One series of messages occurred on March 13, 2013, when Gray texted Rodriguez, “Outta Vacaville. So easy. Bcbg re arranged the store. So I got 100 dlr purses,” court documents state.

The documents indicate the text message was sent on the same day that employees at the BCBG store at the Vacaville outlets filed a police report on the theft of five purses worth $640.

Investigators also found photos on the phone, including one of someone in a car holding up a Nike shoe with the security tag still attached.

“The shoe is next to Rodriguez’s head while she is in the driver’s seat of a Ford automobile,” according to the documents, which add that Rodriguez drove Gray to San Francisco so he could sell the stolen merchandise.
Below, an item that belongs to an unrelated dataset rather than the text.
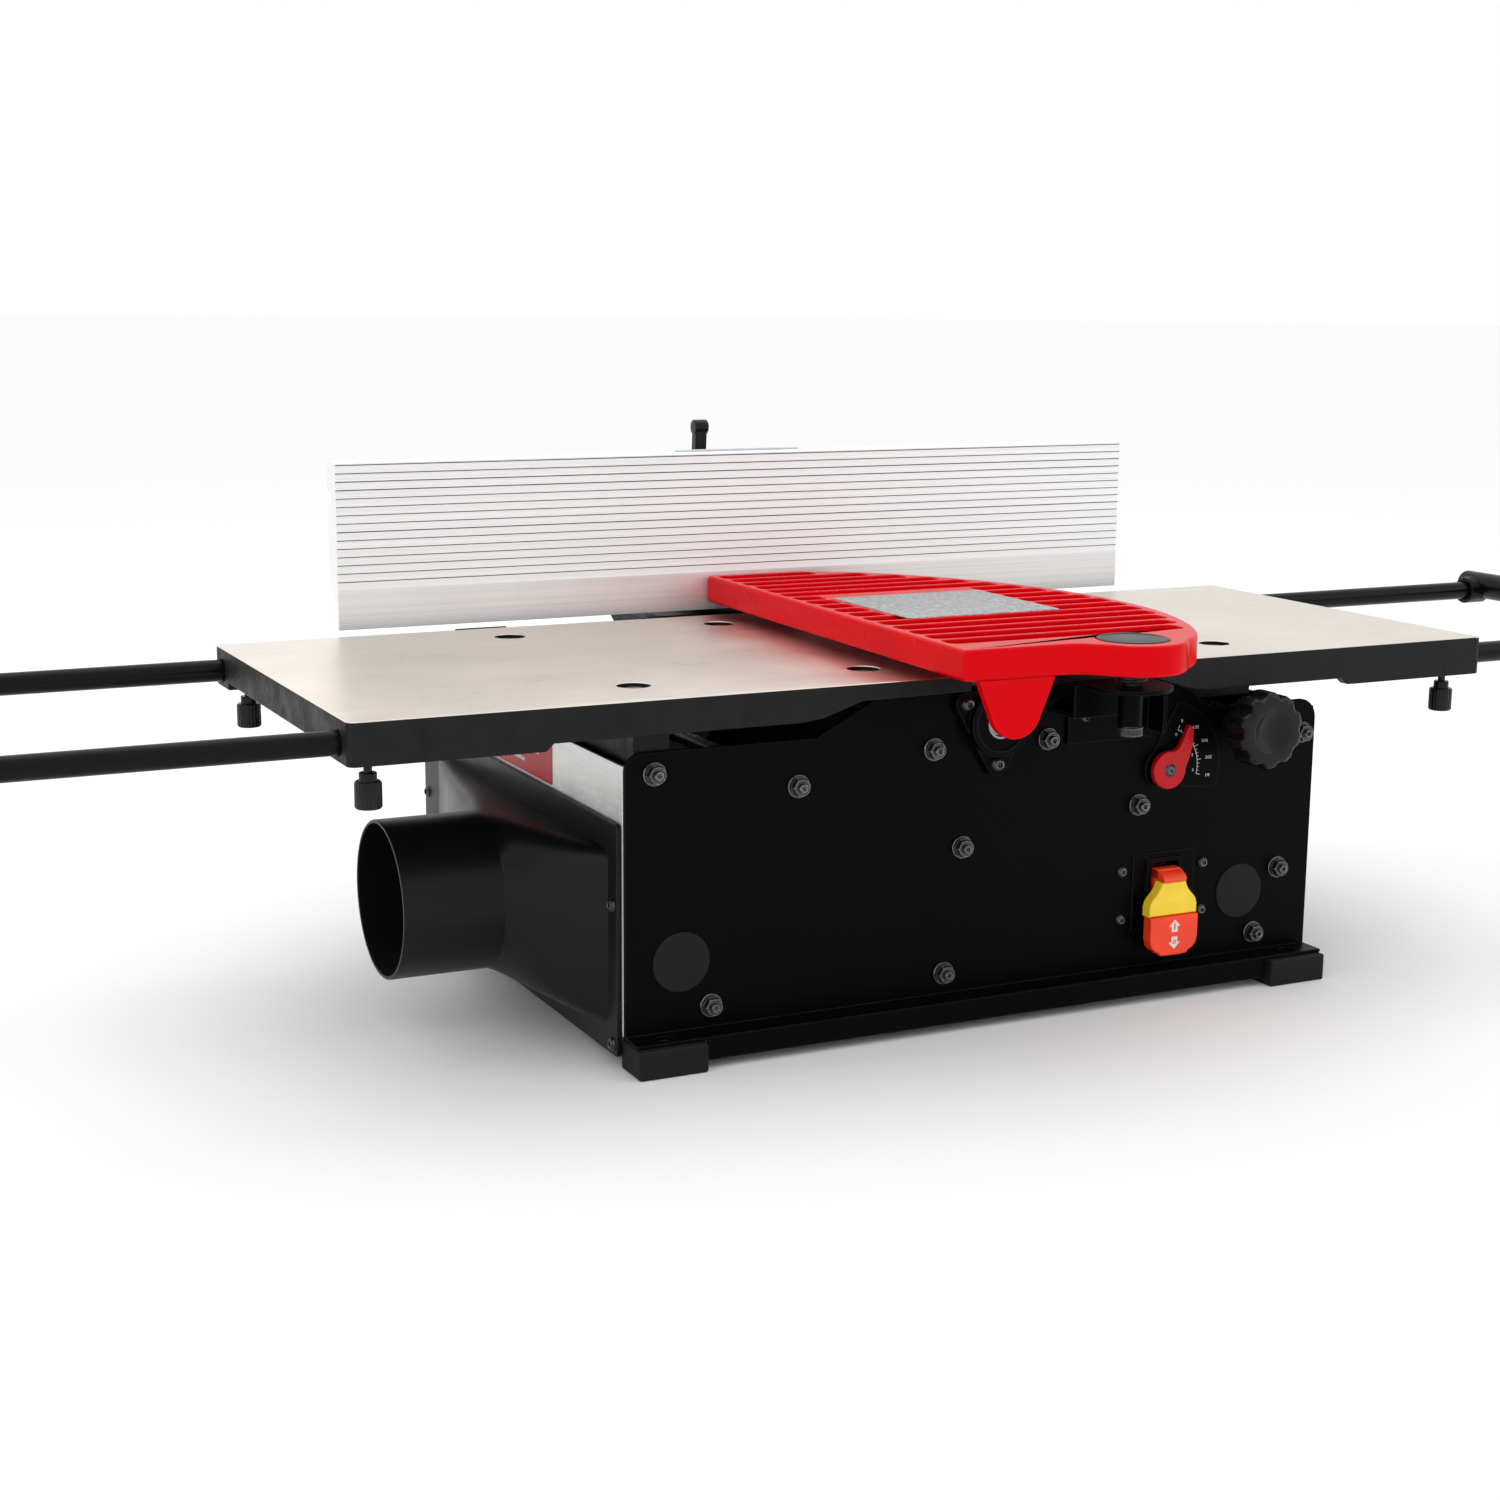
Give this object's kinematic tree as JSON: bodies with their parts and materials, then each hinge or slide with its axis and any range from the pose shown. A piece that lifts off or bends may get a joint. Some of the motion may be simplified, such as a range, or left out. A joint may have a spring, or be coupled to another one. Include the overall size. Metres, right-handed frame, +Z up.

Another text to Rodriguez’s phone, sent Feb. 1, 2013, read, “I got 8 cashmere sweaters plus skirts I got rent,” court documents state.

The documents also state that investigators retrieved audio files from Gray’s phone discussing his drug use and other topics, including an April 10, 2013, file in which he discusses using a “Faraday cage,” a bag used by shoplifters to thwart security sensors through the use of foil linings.

“During the file Gray boasts that he has stolen up to $200,000 worth of clothing within the last two months of the recording,” the documents state. “He states that while going to San Francisco to get his methadone he steals from places like BCBG.”

Despite the evidence outlined in court documents, Rodriguez still has many supporters, including viewers who were posting messages on her Facebook page Tuesday.

“The other local stations have already pegged you as guilty and are posting the stories in such a way as to form a lynch mob against you,” one wrote.

“I pray all your problems will be resolved fast,” another wrote. “I want to see you on TV again soon.”

Despite the gravity of the legal challenge, Elmets says he believes that may happen.

“It’s going to take some time,” said Elmets, a veteran of the Reagan White House who is volunteering his expertise to help Rodriguez. “She has not been convicted of anything. These are simply accusations and she will have an opportunity to re-establish her reputation and her career.”